Spending time to bring the best out of your people, and ensuring they work together to deliver the best to their customers is so important.

At TSG we’ve recently refocused our appraisal process and made great strides into ensuring everybody gets the most out of them, including a greater emphasis on development.

Computer Weekly then approached us for tips and advice from the perspective of the employee being appraised. This came on the back of a report from Globoforce, which found that 66% of UK employees believed their annual performance reviews were an inaccurate appraisal of their work, and 44% did not feel motivated when given feedback.

Here’s a rundown from the article containing my top tips for when you’re having your appraisal:

1. Be prepared. The level of effort you have put into the preparation will be evident at your appraisal, and will enable a more productive meeting. It should also impress your manager.

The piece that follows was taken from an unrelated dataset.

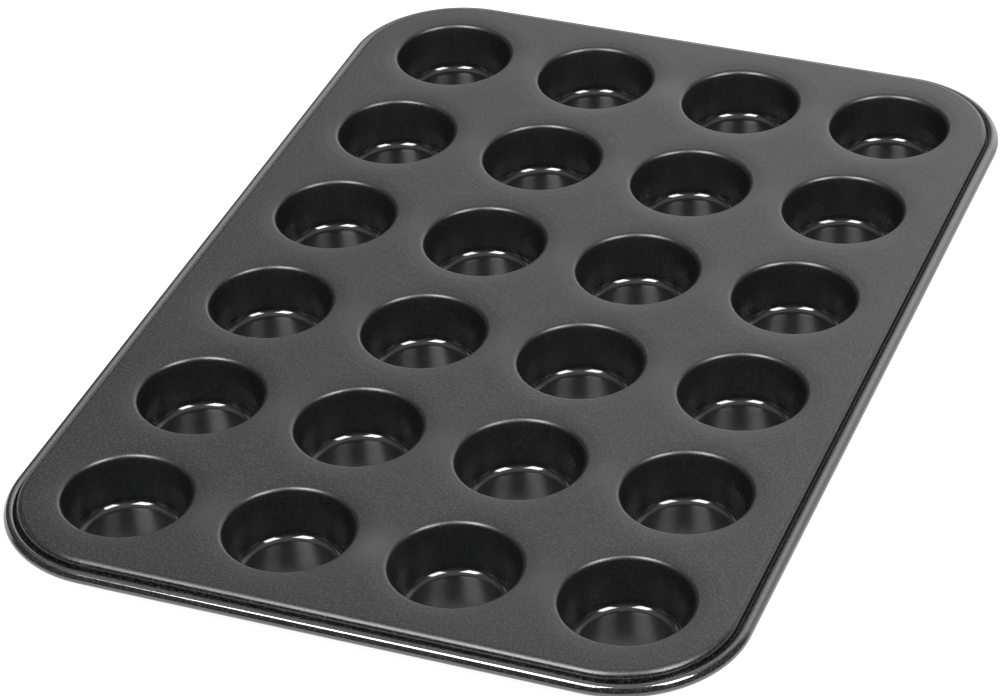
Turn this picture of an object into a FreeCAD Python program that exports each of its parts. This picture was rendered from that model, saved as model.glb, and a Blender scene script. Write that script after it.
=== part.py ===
import FreeCAD, Part
import math
import os

from FreeCAD import Vector

os.makedirs("parts", exist_ok=True)

# Mini muffin tin with six rows of four cups. Millimetres, +Z up.
# X runs along the rows of four cups and Y along the columns of six.
# The origin is at the middle of the tin, on the plane that the cup bottoms stand on.

# Driving dimensions
row_count = 6
column_count = 4
row_pitch = 60.0  # between cup centres along Y
column_pitch = 58.8  # between cup centres along X
sheet = 0.5  # thickness of the steel sheet

deck_length = 370.2  # flat deck along Y, up to where its edge starts to bend
deck_width = 245.6  # flat deck along X
deck_corner = 36.0  # corner radius of the flat deck

mouth_radius = 23.5  # where the flat deck starts to roll into a cup
mouth_roll = 2.0  # radius of the rolled mouth, on the baking side
cup_depth = 18.0  # deck to cup bottom, on the baking side
panel_radius = 15.4  # flat bottom panel of a cup
bottom_fillet = 3.0  # between the panel and the cup wall, on the baking side

edge_bend = 2.5  # outer radius of the deck's turned-down edge
skirt_angle = math.radians(86.0)  # tilt of the skirt wall away from the flat deck
valley_radius = 0.15  # crease between the skirt and the bead, on the baking side
bead_radius = 2.25  # outside radius of the rolled bead
bead_reach = 4.85  # from the flat deck's edge out to the bead's centre
bead_drop = 4.6  # from the deck's top down to the bead's centre
curl_end = math.radians(255.0)  # where the rolled sheet ends, measured from the bead's top

# Worked-out dimensions
deck_top = cup_depth + sheet
wire_radius = bead_radius - sheet

# Tilt of the cup wall: the line that touches the mouth roll on one side and the fillet on the other
roll_to_fillet = Vector(mouth_radius - panel_radius, 0, cup_depth - mouth_roll - bottom_fillet)
wall_draft = (
    math.atan2(roll_to_fillet.x, roll_to_fillet.z)
    - math.asin((mouth_roll + bottom_fillet) / roll_to_fillet.Length)
)

# Angle, measured from the bead's top, at which the valley's arc touches the bead
valley_offset = (
    bead_reach * math.sin(skirt_angle)
    - (bead_drop - edge_bend) * math.cos(skirt_angle)
    - valley_radius
    - edge_bend
)
bead_start = math.acos(-valley_offset / (bead_radius + valley_radius)) - skirt_angle


def around(centre, radius, angle):
    """Point at an angle from straight up, turning outwards, in the vertical X-Z plane."""
    return Vector(
        centre.x + radius * math.sin(angle),
        0,
        centre.z + radius * math.cos(angle),
    )


def arc(centre, radius, start, end):
    """Arc edge between two angles from straight up."""
    middle = 0.5 * (start + end)
    return Part.Arc(
        around(centre, radius, start),
        around(centre, radius, middle),
        around(centre, radius, end),
    ).toShape()


def line(start, end):
    return Part.LineSegment(start, end).toShape()


def section_face(top_edges, under_edges, top_start, under_start, top_end, under_end):
    """Sheet section between its baking side and its underside, closed by two short ends."""
    edges = top_edges + [line(top_end, under_end)] + under_edges + [line(under_start, top_start)]
    return Part.Face(Part.Wire(Part.__sortEdges__(edges)))


def rounded_outline(length, width, corner, height):
    """Closed rectangle with round corners, starting at the middle of the +X side."""
    half_x = 0.5 * width
    half_y = 0.5 * length
    edges = []
    for quarter in range(4):
        turn = FreeCAD.Rotation(Vector(0, 0, 1), 90.0 * quarter)
        along_x = half_x if quarter % 2 == 0 else half_y
        along_y = half_y if quarter % 2 == 0 else half_x
        side_start = Vector(along_x, corner - along_y, height)
        side_end = Vector(along_x, along_y - corner, height)
        corner_middle = Vector(
            along_x - corner + corner * math.sqrt(0.5),
            along_y - corner + corner * math.sqrt(0.5),
            height,
        )
        corner_end = Vector(along_x - corner, along_y, height)
        edges.append(line(turn.multVec(side_start), turn.multVec(side_end)))
        bend = Part.Arc(turn.multVec(side_end), turn.multVec(corner_middle), turn.multVec(corner_end))
        edges.append(bend.toShape())
    return Part.Wire(edges)


def carried_round(face):
    """A section face, drawn outwards from the deck's +X edge, carried round the whole deck."""
    placed = face.copy()
    placed.translate(Vector(0.5 * deck_width, 0, 0))
    solids = []
    half_x = 0.5 * deck_width
    half_y = 0.5 * deck_length
    long_run = deck_length - 2 * deck_corner
    short_run = deck_width - 2 * deck_corner
    for side in (0, 180):
        run = placed.copy()
        run.translate(Vector(0, -0.5 * long_run, 0))
        solid = run.extrude(Vector(0, long_run, 0))
        solid.rotate(Vector(0, 0, 0), Vector(0, 0, 1), side)
        solids.append(solid)
    for side in (90, 270):
        run = placed.copy()
        run.translate(Vector(half_y - half_x, -0.5 * short_run, 0))
        solid = run.extrude(Vector(0, short_run, 0))
        solid.rotate(Vector(0, 0, 0), Vector(0, 0, 1), side)
        solids.append(solid)
    for quarter in range(4):
        along_x = half_x if quarter % 2 == 0 else half_y
        along_y = half_y if quarter % 2 == 0 else half_x
        turned = placed.copy()
        turned.translate(Vector(along_x - half_x, along_y - deck_corner, 0))
        axis_point = Vector(along_x - deck_corner, along_y - deck_corner, 0)
        solid = turned.revolve(axis_point, Vector(0, 0, 1), 90)
        solid.rotate(Vector(0, 0, 0), Vector(0, 0, 1), 90 * quarter)
        solids.append(solid)
    return solids[0].fuse(solids[1:]).removeSplitter()


def cup_centres():
    """Name and centre of every cup, row by row from -Y and column by column from -X."""
    for row in range(row_count):
        for column in range(column_count):
            x = (column - 0.5 * (column_count - 1)) * column_pitch
            y = (row - 0.5 * (row_count - 1)) * row_pitch
            yield "cup_r%d_c%d" % (row + 1, column + 1), Vector(x, y, 0)


def make_deck():
    """Flat sheet with a round opening at every cup mouth."""
    outline = rounded_outline(deck_length, deck_width, deck_corner, deck_top - sheet)
    plate = Part.Face(outline).extrude(Vector(0, 0, sheet))
    mouths = []
    for _, centre in cup_centres():
        base = Vector(centre.x, centre.y, deck_top - 2 * sheet)
        mouths.append(Part.makeCylinder(mouth_radius, 3 * sheet, base))
    return plate.cut(mouths)


def make_cup():
    """One drawn cup on the Z axis: rolled mouth, tapered wall, fillet and flat bottom panel."""
    roll_centre = Vector(mouth_radius, 0, deck_top - mouth_roll)
    fillet_centre = Vector(panel_radius, 0, sheet + bottom_fillet)
    wall_turn = 0.5 * math.pi - wall_draft
    top_in = Vector(0, 0, sheet)
    under_in = Vector(0, 0, 0)
    panel_top = around(fillet_centre, bottom_fillet, math.pi)
    panel_under = around(fillet_centre, bottom_fillet + sheet, math.pi)
    fillet_top = around(fillet_centre, bottom_fillet, math.pi - wall_turn)
    fillet_under = around(fillet_centre, bottom_fillet + sheet, math.pi - wall_turn)
    roll_top = around(roll_centre, mouth_roll, -wall_turn)
    roll_under = around(roll_centre, mouth_roll - sheet, -wall_turn)
    mouth_top = around(roll_centre, mouth_roll, 0)
    mouth_under = around(roll_centre, mouth_roll - sheet, 0)
    top_edges = [
        line(top_in, panel_top),
        arc(fillet_centre, bottom_fillet, math.pi, math.pi - wall_turn),
        line(fillet_top, roll_top),
        arc(roll_centre, mouth_roll, -wall_turn, 0),
    ]
    under_edges = [
        line(under_in, panel_under),
        arc(fillet_centre, bottom_fillet + sheet, math.pi, math.pi - wall_turn),
        line(fillet_under, roll_under),
        arc(roll_centre, mouth_roll - sheet, -wall_turn, 0),
    ]
    face = section_face(top_edges, under_edges, top_in, under_in, mouth_top, mouth_under)
    return face.revolve(Vector(0, 0, 0), Vector(0, 0, 1), 360)


def bead_centre():
    return Vector(bead_reach, 0, deck_top - bead_drop)


def make_rim_skirt():
    """Turned-down edge of the deck with the narrow groove that runs up to the bead."""
    bend_centre = Vector(0, 0, deck_top - edge_bend)
    valley_centre = around(bead_centre(), bead_radius + valley_radius, -bead_start)
    wall_side = math.pi + skirt_angle
    bead_side = math.pi - bead_start
    bend_top = around(bend_centre, edge_bend, skirt_angle)
    bend_under = around(bend_centre, edge_bend - sheet, skirt_angle)
    valley_top = around(valley_centre, valley_radius, wall_side)
    valley_under = around(valley_centre, valley_radius + sheet, wall_side)
    top_edges = [
        arc(bend_centre, edge_bend, 0, skirt_angle),
        line(bend_top, valley_top),
        arc(valley_centre, valley_radius, wall_side, bead_side),
    ]
    under_edges = [
        arc(bend_centre, edge_bend - sheet, 0, skirt_angle),
        line(bend_under, valley_under),
        arc(valley_centre, valley_radius + sheet, wall_side, bead_side),
    ]
    face = section_face(
        top_edges,
        under_edges,
        around(bend_centre, edge_bend, 0),
        around(bend_centre, edge_bend - sheet, 0),
        around(valley_centre, valley_radius, bead_side),
        around(valley_centre, valley_radius + sheet, bead_side),
    )
    return carried_round(face)


def make_rim_bead():
    """Sheet rolled outwards and under, ending close to the skirt's underside."""
    centre = bead_centre()
    top_edges = [arc(centre, bead_radius, -bead_start, curl_end)]
    under_edges = [arc(centre, wire_radius, -bead_start, curl_end)]
    face = section_face(
        top_edges,
        under_edges,
        around(centre, bead_radius, -bead_start),
        around(centre, wire_radius, -bead_start),
        around(centre, bead_radius, curl_end),
        around(centre, wire_radius, curl_end),
    )
    return carried_round(face)


def make_rim_wire():
    """Round stiffening wire that the bead is rolled about."""
    circle = Part.makeCircle(wire_radius, bead_centre(), Vector(0, 1, 0))
    return carried_round(Part.Face(Part.Wire(circle)))


def save(name, shape):
    solids = shape.Solids
    print("%-12s solids %d  valid %s  volume %.1f mm3" % (name, len(solids), shape.isValid(), shape.Volume))
    shape.exportStep("parts/%s.step" % name)


def main():
    save("deck", make_deck())
    cup = make_cup()
    for name, centre in cup_centres():
        placed = cup.copy()
        placed.translate(centre)
        save(name, placed)
    save("rim_skirt", make_rim_skirt())
    save("rim_bead", make_rim_bead())
    save("rim_wire", make_rim_wire())


main()
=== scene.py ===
import math

import bpy
import numpy as np
from mathutils import Matrix, Vector


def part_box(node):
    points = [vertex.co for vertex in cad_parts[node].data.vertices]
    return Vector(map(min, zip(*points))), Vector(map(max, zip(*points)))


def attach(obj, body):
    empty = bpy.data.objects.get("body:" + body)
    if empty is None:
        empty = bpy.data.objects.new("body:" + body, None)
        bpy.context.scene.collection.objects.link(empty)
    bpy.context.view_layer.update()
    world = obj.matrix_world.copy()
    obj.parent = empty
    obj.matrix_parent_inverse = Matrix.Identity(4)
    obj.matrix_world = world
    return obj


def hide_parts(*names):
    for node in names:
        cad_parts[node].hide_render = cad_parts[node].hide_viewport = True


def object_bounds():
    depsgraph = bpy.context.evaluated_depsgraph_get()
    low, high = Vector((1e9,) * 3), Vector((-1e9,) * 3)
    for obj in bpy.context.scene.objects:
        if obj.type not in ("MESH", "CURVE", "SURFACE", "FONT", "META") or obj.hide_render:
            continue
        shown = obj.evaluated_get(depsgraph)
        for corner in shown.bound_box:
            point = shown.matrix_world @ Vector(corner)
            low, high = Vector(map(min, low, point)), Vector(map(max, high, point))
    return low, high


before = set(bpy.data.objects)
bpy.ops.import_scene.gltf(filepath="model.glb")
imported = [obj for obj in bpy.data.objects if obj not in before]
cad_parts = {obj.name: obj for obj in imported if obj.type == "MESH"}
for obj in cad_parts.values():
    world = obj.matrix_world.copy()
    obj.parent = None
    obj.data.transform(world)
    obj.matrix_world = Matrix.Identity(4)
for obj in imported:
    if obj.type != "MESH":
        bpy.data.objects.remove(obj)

mm = 0.001
cadLow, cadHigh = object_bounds()
deckLow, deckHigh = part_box("deck")

# What the frame says about the tin, in metres
tin = {
    "rows": 6,
    "columns": 4,
    "sheet": deckHigh.z - deckLow.z,
    "deckTop": deckHigh.z,
    "deckHalf": (deckHigh.x, deckHigh.y),
    "deckCorner": 36 * mm,
}


def cupCentres():
    # rows run from -Y and columns from -X; each centre is the middle of its CAD cup
    centres = []
    for row in range(tin["rows"]):
        for column in range(tin["columns"]):
            low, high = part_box("cup_r%d_c%d" % (row + 1, column + 1))
            centres.append(((low.x + high.x) / 2, (low.y + high.y) / 2))
    return np.array(centres)


centres = cupCentres()
firstLow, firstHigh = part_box("cup_r1_c1")
tin["mouthRadius"] = (firstHigh.x - firstLow.x) / 2
print("frame read: %d cups, deck top at %.2f mm" % (len(centres), tin["deckTop"] / mm))


def smooth(share):
    # eases a share between 0 and 1 in and out
    return share * share * (3 - 2 * share)


def arcPart(centre, radius, tilts):
    # point = centre + radius * (sin tilt, cos tilt); a negative radius gives a hollow bend
    return np.stack([centre[0] + radius * np.sin(tilts), centre[1] + radius * np.cos(tilts), tilts], 1)


def linePart(start, end, steps):
    # straight run between two profile rows, both ends left out
    share = np.linspace(0, 1, steps + 1)[1:-1, None]
    return start + (end - start) * share


cup = {
    "mouthRoll": 1.6 * mm,
    "fillet": 3.0 * mm,
    "panelRadius": 15.4 * mm,
    "rollSteps": 14,
    "wallSteps": 8,
    "filletSteps": 16,
    "panelSteps": 8,
    "turns": 144,
}


def cupProfile():
    # rows of (radius, height, tilt): rolled mouth, straight wall, fillet, flat panel to the axis
    rollCentre = np.array([tin["mouthRadius"], tin["deckTop"] - cup["mouthRoll"]])
    filletCentre = np.array([cup["panelRadius"], tin["sheet"] + cup["fillet"]])
    apart = rollCentre - filletCentre
    draft = math.atan2(apart[0], apart[1]) - math.asin(
        (cup["mouthRoll"] + cup["fillet"]) / np.hypot(*apart)
    )
    wallTilt = draft - math.pi / 2
    roll = arcPart(rollCentre, cup["mouthRoll"], np.linspace(0, wallTilt, cup["rollSteps"] + 1))
    fillet = arcPart(filletCentre, -cup["fillet"], np.linspace(wallTilt, 0, cup["filletSteps"] + 1))
    axis = np.array([0, tin["sheet"], 0])
    panel = linePart(fillet[-1], axis, cup["panelSteps"])
    return np.concatenate([roll, linePart(roll[-1], fillet[0], cup["wallSteps"]), fillet, panel, [axis]])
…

This starts with you keeping a record of your performance throughout the year, noting down examples of achievements and areas where you could improve. Bringing facts and examples to your appraisal will support your view on how your performance has gone.

2. Think about your strengths and areas for development, such as what you can do to improve your overall performance. Do you need training, coaching or some other form of development? Be proactive and research training or development activities that you think would assist you.

3. Set out your own goals. Think about your career aspirations and what you believe you need to do to achieve these.

4. It’s all about attitude. If you’re prepared, you should feel more at ease about the process, but having the right attitude will help you cope with what can sometimes be uncomfortable, difficult or emotional conversations.

5. Don’t worry about criticism. If your manager is going to be effective, they should be looking to offer constructive criticism. You should take the points offered and try to learn from them. Don’t be afraid to ask for clarification on points that are unclear.

6. Don’t be defensive. Show that you are listening and participate in the discussion about how you can improve your performance. If you receive particularly negative feedback, stay calm. Don’t be afraid to put forward your views, but do this in a calm and controlled manner, backing up your points with examples and facts. Above all, conduct yourself in a professional manner.

7. Take action. What you do after an appraisal is just as important as what is said during it. For the appraisal process to add any value, you need to make sure you follow up and take action on the points raised.